A year after Ham fell and broke his neck, he accepted a scholarship to the University of Illinois.
"I had my doubts along the way," he said. "I didn't show that to many people, but how could you not question returning to gymnastics after something like that happens? I just felt that if I could do it, I wanted to try."
Taliaferro was injured in the waning minutes of Penn State's loss to Ohio State on Sept. 23, 2000. After making what looked to be a routine tackle, he lay motionless on the field.
Taliaferro's injury, like Ham's, was in the vertebral column. But Taliaferro was not as lucky; he did not dodge the bullet. His spinal cord was affected and doctors were not sure if he could recover and walk again.
But with the support of thousands of Penn Staters, a close loving family and a whole lot of determination, Taliaferro walked out of the hospital with the aid of crutches on Jan. 5. He has made even further strides since, including a trip to Happy Valley and an appearance at The Bryce Jordan Center when the men's basketball team took on Michigan State. He looked out and waved from his box seat while a packed house gave him a rousing standing ovation that lasted several minutes.
Taliaferro will take a class at Penn State this summer. He will lift weights and run with the team. He will walk out onto the grass at Beaver Stadium when the Lions open their home schedule against Miami.
That he will never play football again means very little. He'll finish school, lead a productive life and serve as an inspiration for others. Taliaferro has already said he would like to speak to youngsters about the importance of believing in themselves.
Last year, when a Stanford student broke his neck, Ham was called to speak to him.
"We are just humbled that his experience could help other people understand the importance of life," Dwight said.
Indeed, Adam Taliaferro and Jonathan Ham understand the importance of life as well as anyone. They know how fragile life is and also how important it is to push oneself and follow a dream.
They are walking miracles emphasis on walking.

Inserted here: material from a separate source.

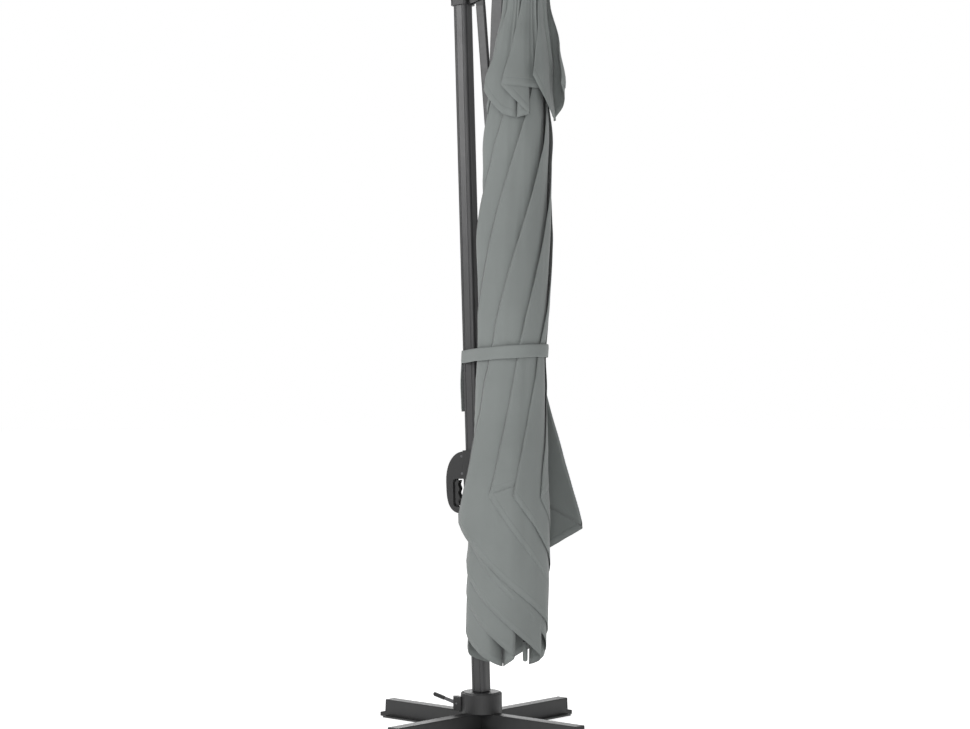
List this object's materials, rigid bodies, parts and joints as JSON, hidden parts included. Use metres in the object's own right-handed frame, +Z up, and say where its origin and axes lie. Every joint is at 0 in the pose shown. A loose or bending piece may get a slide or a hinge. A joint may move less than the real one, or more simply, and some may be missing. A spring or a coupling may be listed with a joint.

The NCAA Gymnastics Championships, held this weekend at Ohio State, will be Ham's last competition. In May, he will undergo one more surgery to fix a broken cable in his neck and finally completely fuse the vertebrae. He will get an internship this summer after graduating with a degree in dietetics. He hopes to work as a personal trainer someday.
Dwight and Kathy Ham will be at the NCAA Championships, supporting their son as they have since he started doing flips on the backyard trampoline. There will be memories, there will be tears.
And they will reflect on what Jon's career has meant and what they learned from watching him overcome such a devastating injury.
"It took a long time for me to be able to think about it and not have tears," Dwight said. "But you realize how strong the human will is. You appreciate life more, appreciate each other more. There's something different about life after you've gone through something like this. It's like an inner confidence."
It is that inner confidence that Adam Taliaferro and Jonathan Ham share.